Distributed computation of persistent homology

TL;DR

This paper presents a distributed algorithm for computing persistent homology that efficiently handles large datasets across multiple nodes, significantly reducing computation time and memory requirements.

Contribution

It introduces a simple adaptation of the standard reduction algorithm for distributed systems, enabling large-scale persistent homology computations without data redundancy.

Findings

Able to compute persistent homology of over a billion elements in seconds

Distributed approach outperforms sequential and shared memory algorithms

Efficient use of less than 10GB memory per node on a 32-node cluster

Abstract

Persistent homology is a popular and powerful tool for capturing topological features of data.

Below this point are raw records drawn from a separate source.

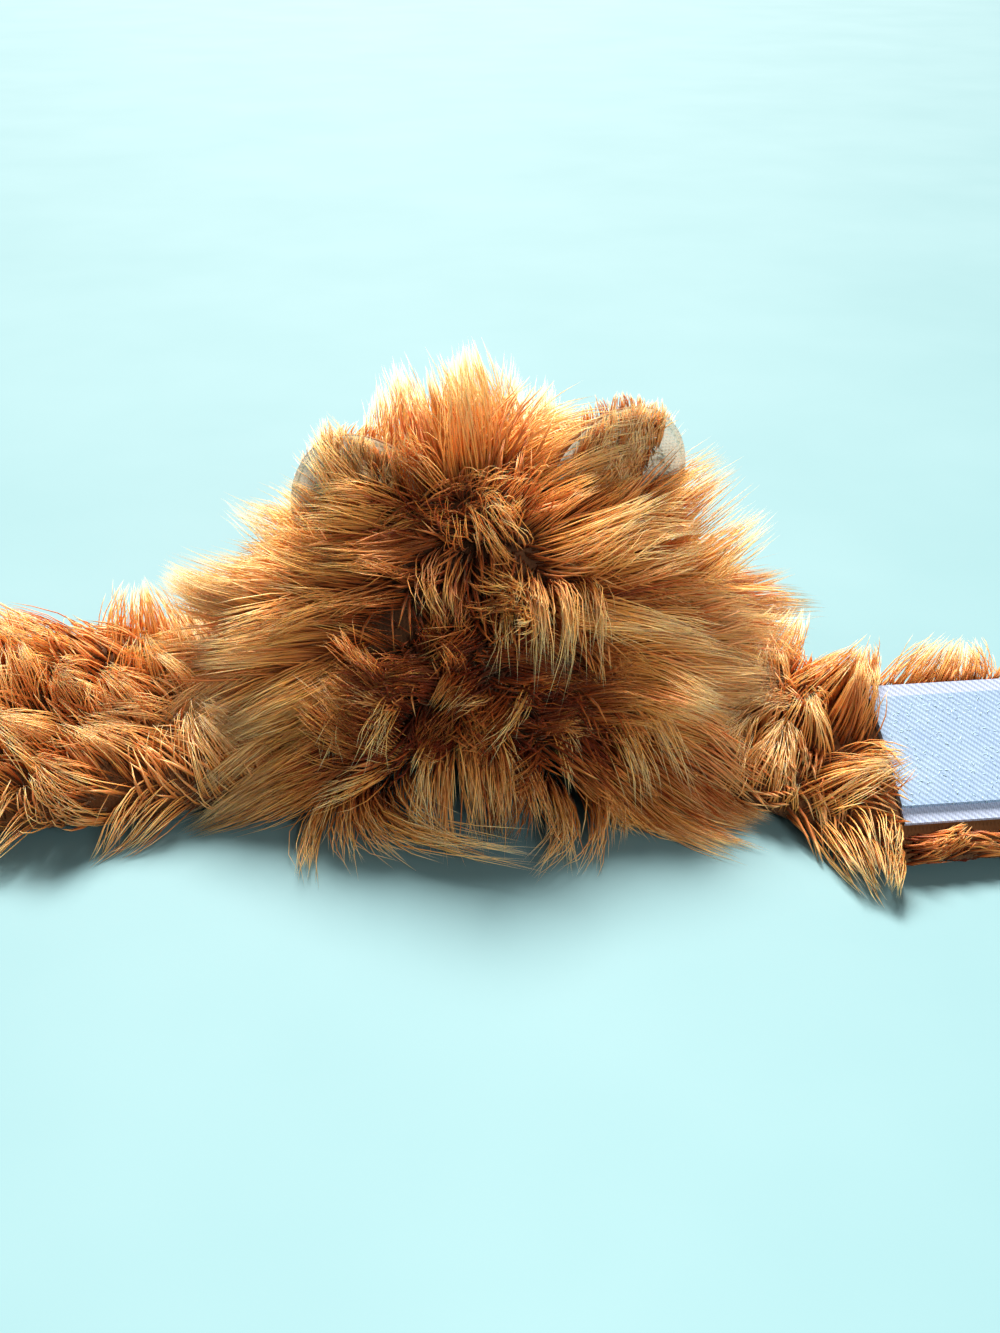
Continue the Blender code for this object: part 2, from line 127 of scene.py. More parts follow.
def make_lights():
    """Broad daylight from behind and above, and a small fill from the front."""
    sun = make_light("daylight", "SUN", SUN_STRENGTH, SUN_COLOUR, SUN_FROM, (0, 0, 0))
    sun.angle = SUN_SPREAD
    fill = make_light("front_fill", "AREA", FILL_WATTS, FILL_COLOUR, FILL_PLACE, FILL_AIM)
    fill.shape = "DISK"
    fill.size = FILL_SIZE


def make_world():
    world = bpy.data.worlds.new("studio")
    world.use_nodes = True
    background = world.node_tree.nodes["Background"]
    background.inputs["Color"].default_value = WORLD_COLOUR
    background.inputs["Strength"].default_value = WORLD_STRENGTH
    bpy.context.scene.world = world
    bpy.context.scene.view_settings.view_transform = "Standard"


# Materials

NOISE_DETAIL = 3.0
NOISE_ROUGHNESS = 0.55
MIX_FACTOR, MIX_FIRST, MIX_SECOND, MIX_RESULT = 0, 6, 7, 2  # a Mix node's sockets for colours


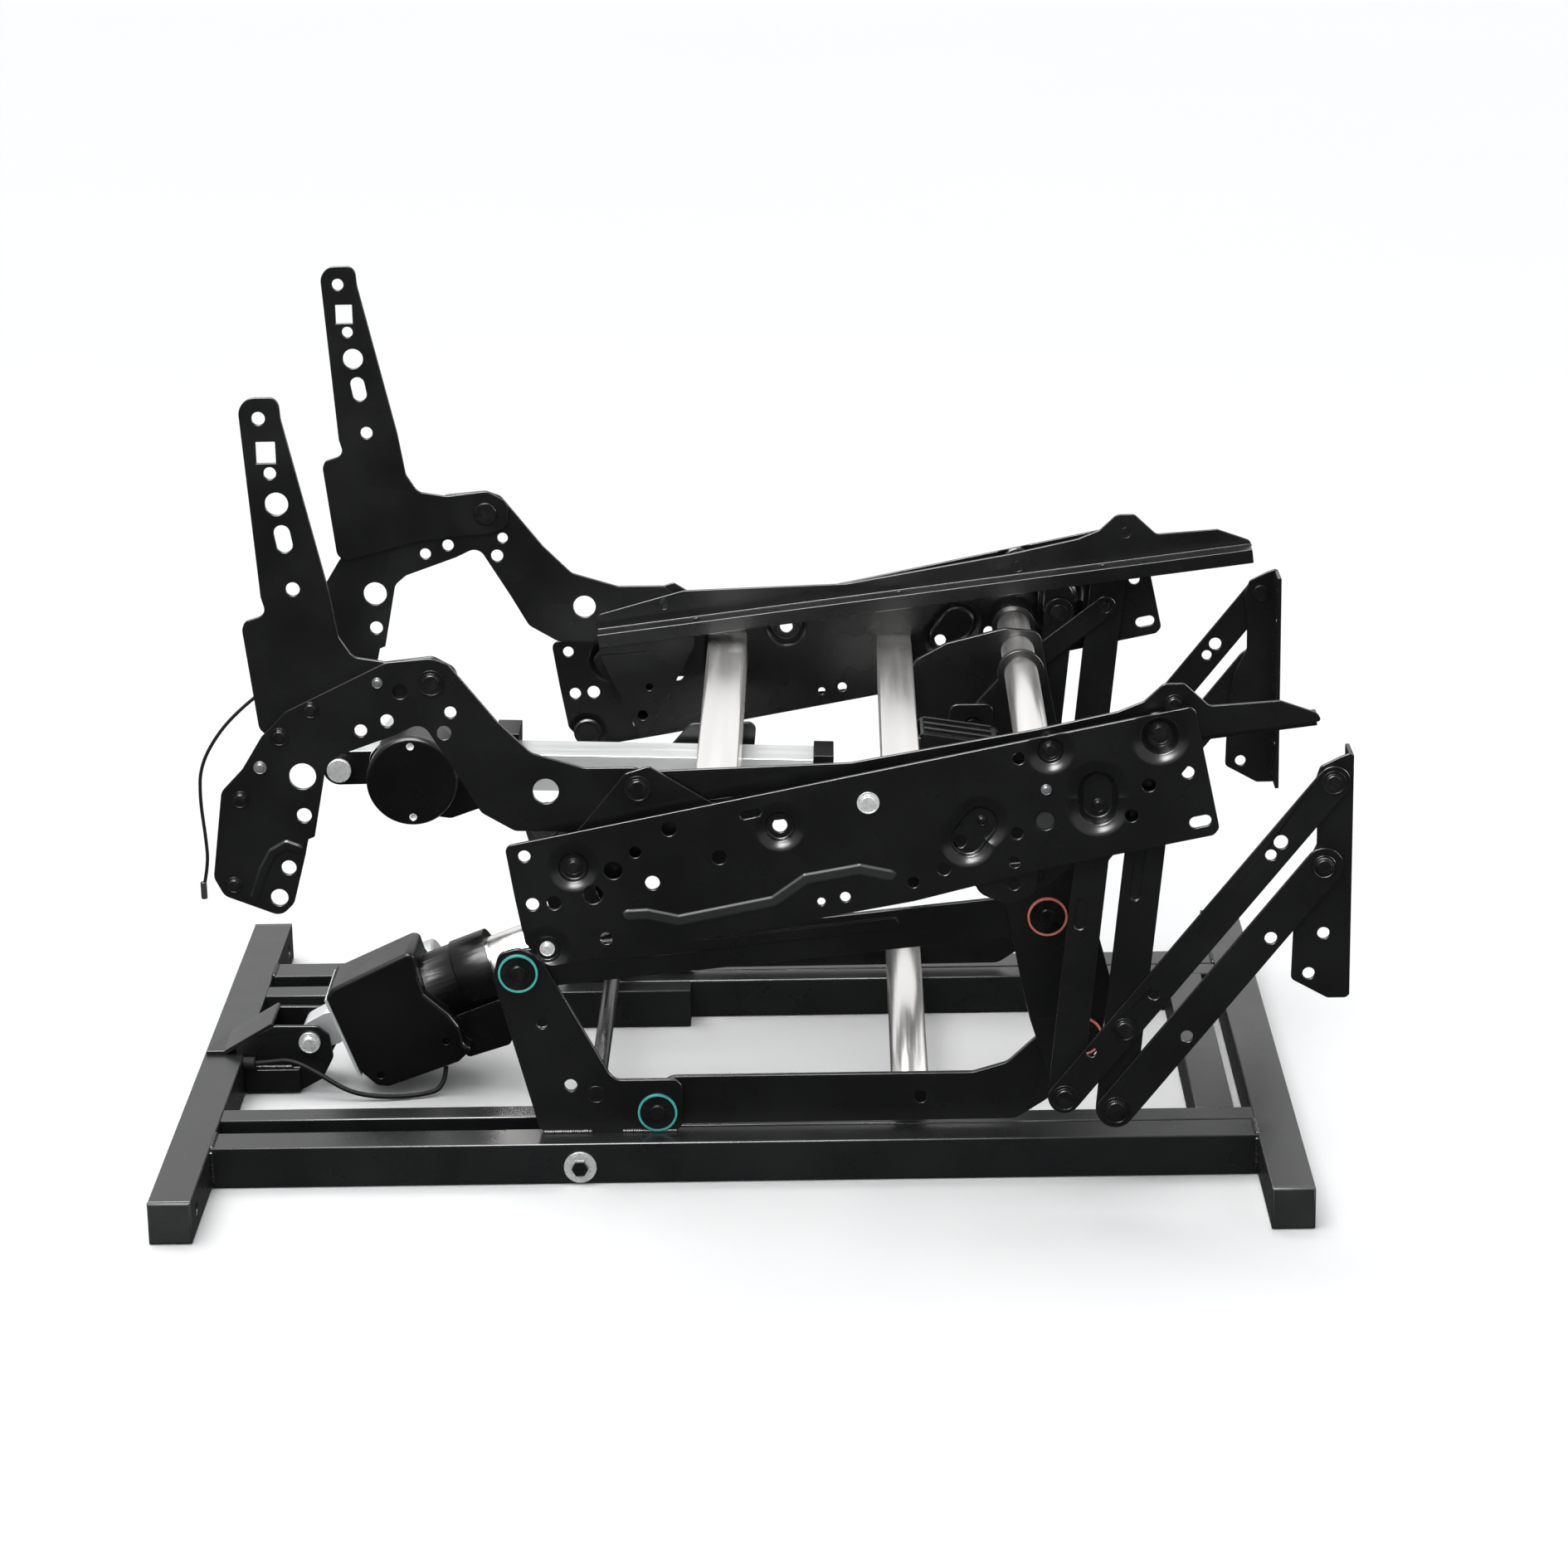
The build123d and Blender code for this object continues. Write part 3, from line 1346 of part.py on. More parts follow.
gear_far = 104.0
gear_face = outline(
    [
        (-270.0, 262.0),
        (-240.0, 258.0),
        (-205.0, 241.5),
        (channel_rear - 1.3, 241.5),
        (channel_rear - 1.3, 208.0),
        (-205.0, 203.0),
        (-225.0, 196.0),
        (-262.0, 202.0),
        (-284.0, 220.0),
        (-284.0, 246.0),
    ],
    8.0,
)
hinge_at = (-308.4, 231.8)
hinge_pin_r = 7.0
hinge_face = bar(hinge_at, (-280.0, 232.0), 26.0) - disc(hinge_at, hinge_pin_r + running)
gear_solid = extrude(across(motor_far) * mirror(gear_face, about=Plane.XZ), amount=gear_far - motor_far)
gear_solid += extrude(across(62.0) * mirror(hinge_face, about=Plane.XZ), amount=gear_far - 62.0)

with BuildPart() as recline_gearbox:
    add(gear_solid)
recline_gearbox.part.label = "recline_gearbox"
export_step(recline_gearbox.part, "parts/recline_gearbox.step")

# Hanger plate welded under the rear seat tube, with the pin through the gearbox lug
saddle_low = 237.8
saddle_top = tube_a_at[1] - tube_a / 2
hanger_face = outline(
    [
        (-322.0, 224.0),
        (-322.0, 240.0),
        (-300.0, 242.0),
        (-250.0, 236.0),
        (-62.0, 232.0),
        (-46.0, saddle_top),
        (4.0, saddle_top),
        (0.0, 212.0),
        (-250.0, 210.0),
    ],
    6.0,
)
hanger_near = gear_far + 1.0
hanger_plate = 4.0
hanger_solid = extrude(across(hanger_near) * mirror(hanger_face, about=Plane.XZ), amount=hanger_plate)
hinge_head_y = 54.0
hinge_head = 4.0
hanger_solid += rod_across(hinge_at, hinge_pin_r, hinge_head_y + 2, hanger_near + 1)
hanger_solid += rod_across(hinge_at, hinge_pin_r + 2, hinge_head_y, hinge_head_y + hinge_head)
hanger_far = hanger_near + hanger_plate
saddle_place = Pos(tube_a_at[0], (channel_in + hanger_far) / 2, (saddle_low + saddle_top) / 2)
hanger_solid += saddle_place * Box(26.0, hanger_far - channel_in, saddle_top - saddle_low)
hanger_solid -= channel_block

with BuildPart() as recline_hanger:
    add(hanger_solid)
recline_hanger.part.label = "recline_hanger"
export_step(recline_hanger.part, "parts/recline_hanger.step")

# Slider under the channel and its push arm with the slot for the centre crank's pin
slider_x = -52.5
slider_long = 44.0
slider_tall = 12.0
slider_gap = 0.5
slider_solid = channel * Pos(slider_x - channel_rear, 0, -channel_tall - slider_gap - slider_tall / 2) * Box(
    slider_long, channel_wide, slider_tall)
tongue = 9.0
slider_solid += channel * Pos(slider_x - channel_rear, 0, -channel_tall + 1.5) * Box(slider_long, tongue, 8.0)

with BuildPart() as recline_slider:
    add(slider_solid)
recline_slider.part.label = "recline_slider"
export_step(recline_slider.part, "parts/recline_slider.step")

slot_play = 1.8
slot_face = slot((push_crank_at[0], 238.5), 2 * push_pin_small + 21.0, 2 * (push_pin_small + slot_play), 90.0)
push_arm_face = outline(
    [
        (slider_x - 20.0, 193.0),
        (slider_x - 20.0, 203.5),
        (slider_x + 22.0, 203.5),
        (130.0, 219.0),
        (147.0, 232.0),
        (151.0, 263.0),
        (183.0, 263.0),
        (183.0, 212.0),
        (176.0, 204.0),
        (slider_x + 22.0, 190.0),
    ],
    6.0,
)
push_arm_face -= slot_face
push_arm_solid = extrude(across(arm_plate_in) * mirror(push_arm_face, about=Plane.XZ),
                         amount=arm_plate_out - arm_plate_in)
push_arm_solid += Pos(slider_x, (channel_out + arm_plate_in) / 2, 197.0) * Box(
    30.0, arm_plate_in - channel_out, 9.0)

with BuildPart() as recline_push_arm:
    add(push_arm_solid)
recline_push_arm.part.label = "recline_push_arm"
export_step(recline_push_arm.part, "parts/recline_push_arm.step")

# Loose motor cable of the lift actuator and the hand control cable
def cable_path(points):
    """Straight runs joined by tangent arcs through the route points."""
    radii = []
    for i in range(1, len(points) - 1):
        a, b, c = Vector(*points[i - 1]), Vector(*points[i]), Vector(*points[i + 1])
        turn_deg = (b - a).get_angle(c - b)
        radii.append(0.45 * min((b - a).length, (c - b).length) / tan(radians(turn_deg) / 2))
    print("cable bend radii", [round(r, 1) for r in radii])
    return FilletPolyline(*points, radius=radii)


def cable(points, r):
    path = cable_path(points)
    start = Plane(origin=path @ 0, z_dir=path % 0)
    return sweep(start * Circle(r), path=path)


motor_cable_r = 1.8
motor_cable_route = [
    (-231.0, -14.0, 20.9),
    (-232.0, -18.0, 5.0),
    (-250.0, -25.0, 2.3),
    (-277.0, -29.0, 2.3),
    (-303.0, -27.0, 6.0),
    (-326.0, -21.0, 19.5),
    (-347.0, -15.5, 28.5),
    (-364.0, -13.0, 25.5),
    (-380.0, -12.5, 24.5),
]
hand_cable_r = 1.2
hand_cable_route = [
    (-338.0, -232.0, 308.0),
    (-318.0, -232.0, 338.0),
    (-303.0, -231.0, 361.0),
    (-311.0, -230.0, 383.0),
    (-335.0, -229.0, 365.0),
    (-354.0, -228.0, 346.0),
    (-368.0, -228.0, 322.0),
    (-369.5, -228.0, 298.0),
    (-367.0, -228.0, 270.0),
    (-366.5, -228.0, 251.0),
    (-370.5, -228.0, 235.0),
]
motor_cable_solid = cable(motor_cable_route, motor_cable_r)
hand_cable_solid = cable(hand_cable_route, hand_cable_r)

with BuildPart() as motor_cable:
    add(motor_cable_solid)
motor_cable.part.label = "motor_cable"
export_step(motor_cable.part, "parts/motor_cable.step")

with BuildPart() as hand_cable:
    add(hand_cable_solid)
hand_cable.part.label = "hand_cable"
export_step(hand_cable.part, "parts/hand_cable.step")

# Plug of the hand cable and the rubber ring where the motor cable enters the rear tube
plug_long, plug_r = 12.0, 2.2
plug_end = hand_cable_route[-1]
plug_solid = Pos(plug_end[0], plug_end[1], plug_end[2] - plug_long / 2 + 4.0) * Cylinder(plug_r, plug_long)
plug_solid = fillet(plug_solid.edges(), 0.6)
cord_play = 0.6
plug_solid -= hand_cable_solid
clip_at = hand_cable_route[0]
clip_long, clip_high = 12.0, 14.0
clip_deep = 19.0
clip_place = Pos(clip_at[0], -arm_in + clip_deep / 2, clip_at[2] - clip_high / 2 + 4.0)
clip_solid = clip_place * Box(clip_long, clip_deep, clip_high)
clip_solid -= hand_cable_solid
grommet_r = 5.2
grommet_long = 9.0
grommet_at = motor_cable_route[-1]
entry = Plane(origin=(rear_inner_face, grommet_at[1], grommet_at[2]), x_dir=(0, 1, 0), z_dir=(1, 0, 0))
grommet_solid = extrude(entry * Circle(grommet_r), amount=grommet_long)
grommet_solid = fillet(grommet_solid.edges().group_by(Axis.X)[-1], 1.5)
grommet_solid -= extrude(entry * Circle(motor_cable_r + cord_play), amount=grommet_long)
grommet_solid -= motor_cable_solid

with BuildPart() as cable_plug:
    add(plug_solid)
    add(clip_solid)
cable_plug.part.label = "cable_plug"
export_step(cable_plug.part, "parts/cable_plug.step")

with BuildPart() as cable_grommet:
    add(grommet_solid)
cable_grommet.part.label = "cable_grommet"
export_step(cable_grommet.part, "parts/cable_grommet.step")
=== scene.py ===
"""Looks of the recliner lift mechanism: camera, light, materials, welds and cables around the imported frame."""
import json
import math
import random

import bmesh
import bpy
from mathutils import Matrix, Vector


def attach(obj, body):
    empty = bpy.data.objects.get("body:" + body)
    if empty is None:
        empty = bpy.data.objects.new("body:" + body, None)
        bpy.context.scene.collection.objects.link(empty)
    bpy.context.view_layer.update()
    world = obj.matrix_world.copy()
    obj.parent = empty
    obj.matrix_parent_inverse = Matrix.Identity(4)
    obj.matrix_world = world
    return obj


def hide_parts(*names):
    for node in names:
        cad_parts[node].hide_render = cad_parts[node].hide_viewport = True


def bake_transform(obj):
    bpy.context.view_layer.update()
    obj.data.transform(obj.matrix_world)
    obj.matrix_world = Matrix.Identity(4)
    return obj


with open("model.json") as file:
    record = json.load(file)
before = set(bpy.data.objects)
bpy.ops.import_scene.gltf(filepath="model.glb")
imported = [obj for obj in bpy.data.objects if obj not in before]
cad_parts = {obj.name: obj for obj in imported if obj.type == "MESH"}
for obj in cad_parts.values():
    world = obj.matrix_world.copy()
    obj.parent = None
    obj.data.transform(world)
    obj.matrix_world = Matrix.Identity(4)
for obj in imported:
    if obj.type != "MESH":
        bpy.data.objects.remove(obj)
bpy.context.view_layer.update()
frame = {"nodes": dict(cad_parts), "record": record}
nodes = frame["nodes"]
MM = 0.001


# Camera fitted to the photograph
def set_camera():
    yaw, pitch, roll = math.radians(-0.836), math.radians(17.0), math.radians(-1.12)
    forward = Vector((math.sin(yaw) * math.cos(pitch), math.cos(yaw) * math.cos(pitch), -math.sin(pitch)))
    right = Vector((math.cos(yaw), -math.sin(yaw), 0))
    up = right.cross(forward)
    image_right = math.cos(roll) * right + math.sin(roll) * up
    image_up = -math.sin(roll) * right + math.cos(roll) * up
    data = bpy.data.cameras.new("camera")
    data.sensor_width = 36.0
    data.lens = 5200.0 / 1890.0 * data.sensor_width
    data.clip_end = 60.0
    camera = bpy.data.objects.new("camera", data)
    bpy.context.collection.objects.link(camera)
    turn = Matrix((image_right, image_up, -forward)).transposed().to_4x4()
    camera.matrix_world = Matrix.Translation((0.06969, -3.03333, 1.16057)) @ turn
    bpy.context.scene.camera = camera


set_camera()
bpy.context.scene.view_settings.view_transform = "Standard"


# Light
def area_lamp(name, place, target, size, size_y, power, only_glints=False):
    """Rectangular lamp; with only_glints it is seen in reflections and lights no matt surface."""
    data = bpy.data.lights.new(name, "AREA")
    data.shape = "RECTANGLE"
    data.size = size
    data.size_y = size_y
    data.energy = power
    lamp = bpy.data.objects.new(name, data)
    lamp.location = place
    lamp.rotation_euler = (Vector(target) - Vector(place)).to_track_quat("-Z", "Y").to_euler()
    lamp.visible_diffuse = not only_glints
    bpy.context.collection.objects.link(lamp)


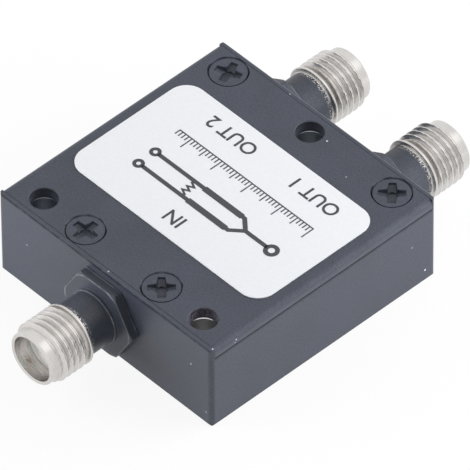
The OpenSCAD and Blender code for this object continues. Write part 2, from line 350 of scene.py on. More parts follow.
@dataclass(frozen=True)
class Line:
    """A straight line of colour along an edge or a seam, the same on the +X and the -X side. The block's
    lines are painted shade and painted highlights.

    Attributes:
        low: Lower corner of the space it fills, with X taken as a distance from the middle.
        high: Upper corner.
        colour: Its colour.
        strength: How far it covers the lacquer, from 0 to 1.
        broken: Share of the strength that comes and goes along it.
        run: Length over which it comes and goes.
        soft: Half the width of its soft edges.
    """

    low: Place
    high: Place
    colour: Colour
    strength: float
    broken: float
    run: float = 0.9 * MM
    soft: float = 0.04 * MM

    def mask(self, recipe: Recipe) -> Value:
        """A soft window along each axis, multiplied together and broken up by noise."""
        x, y, z = recipe.axes()
        there = recipe.noise(self.run, detail=3).rise(0.4, 0.6)
        mask = self.strength * (1 - self.broken + self.broken * there)
        for place, low, high in zip((x.math("ABSOLUTE", x), y, z), self.low, self.high):
            away = place.math("ABSOLUTE", place - (low + high) / 2)
            half = (high - low) / 2
            mask = mask * (1 - away.rise(half - self.soft, half + self.soft))
        return mask


@dataclass(frozen=True)
class Upright:
    """Something round that stands on an upright axis.

    Attributes:
        x: X of its axis.
        y: Y of its axis.
    """

    x: float
    y: float

    def radius(self, recipe: Recipe) -> Value:
        """Distance from the axis: the length of the level part of the way to it."""
        x, y, _ = recipe.axes()
        level = (x - self.x) * (x - self.x) + (y - self.y) * (y - self.y)
        return level.math("SQRT", level)


@dataclass(frozen=True)
class Groove(Upright):
    """Painted shade in the ring gap round a countersunk head.

    Attributes:
        inner: Inner radius.
        outer: Outer radius.
        colour: Its colour.
        soft: Half the width of its soft edges.
        run: Length over which lacquer has run into it and left it open again.
        filled: Share of its width that this lacquer takes.
        faint: Share of its darkness that this lacquer takes.
    """

    inner: float = 1.8 * MM
    outer: float = 1.97 * MM
    colour: Colour = SHADE
    soft: float = 0.02 * MM
    run: float = 1.1 * MM
    filled: float = 0.45
    faint: float = 0.6

    def mask(self, recipe: Recipe) -> Value:
        """1 between the two radii, where shade is painted, narrower and fainter where lacquer has run into
        the ring.
        """
        away = self.radius(recipe)
        opened = recipe.noise(self.run, detail=3).rise(0.36, 0.62)
        narrowed = away + (1 - opened) * (self.outer - self.inner) * self.filled
        outside = narrowed.rise(self.outer - self.soft, self.outer + self.soft)
        ring = away.rise(self.inner - self.soft, self.inner + self.soft) * (1 - outside)
        return ring * (1 - self.faint + self.faint * opened)


@dataclass(frozen=True)
class Corners:
    """Painted shade on the steep walls of the cross recesses, which the mesh attribute "corner" gives.

    Attributes:
        strength: How dark they are, from 0 to 1.
        colour: Their colour.
    """

    strength: float = 0.7
    colour: Colour = (0.015, 0.017, 0.023)

    def mask(self, recipe: Recipe) -> Value:
        """The attribute times the strength."""
        return recipe.attribute("corner") * self.strength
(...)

Advances in algorithms for computing persistent homology have reduced the computation time drastically -- as long as the algorithm does not exhaust the available memory. Following up on a recently presented parallel method for persistence computation on shared memory systems, we demonstrate that a simple adaption of the standard reduction algorithm leads to a variant for distributed systems. Our algorithmic design ensures that the data is distributed over the nodes without redundancy; this permits the computation of much larger instances than on a single machine. Moreover, we observe that the parallelism at least compensates for the overhead caused by communication between nodes, and often even speeds up the computation compared to sequential and even parallel shared memory algorithms. In our experiments, we were able to compute the persistent homology of filtrations with more than a billion (10^9) elements within seconds on a cluster with 32 nodes using less than 10GB of memory per node.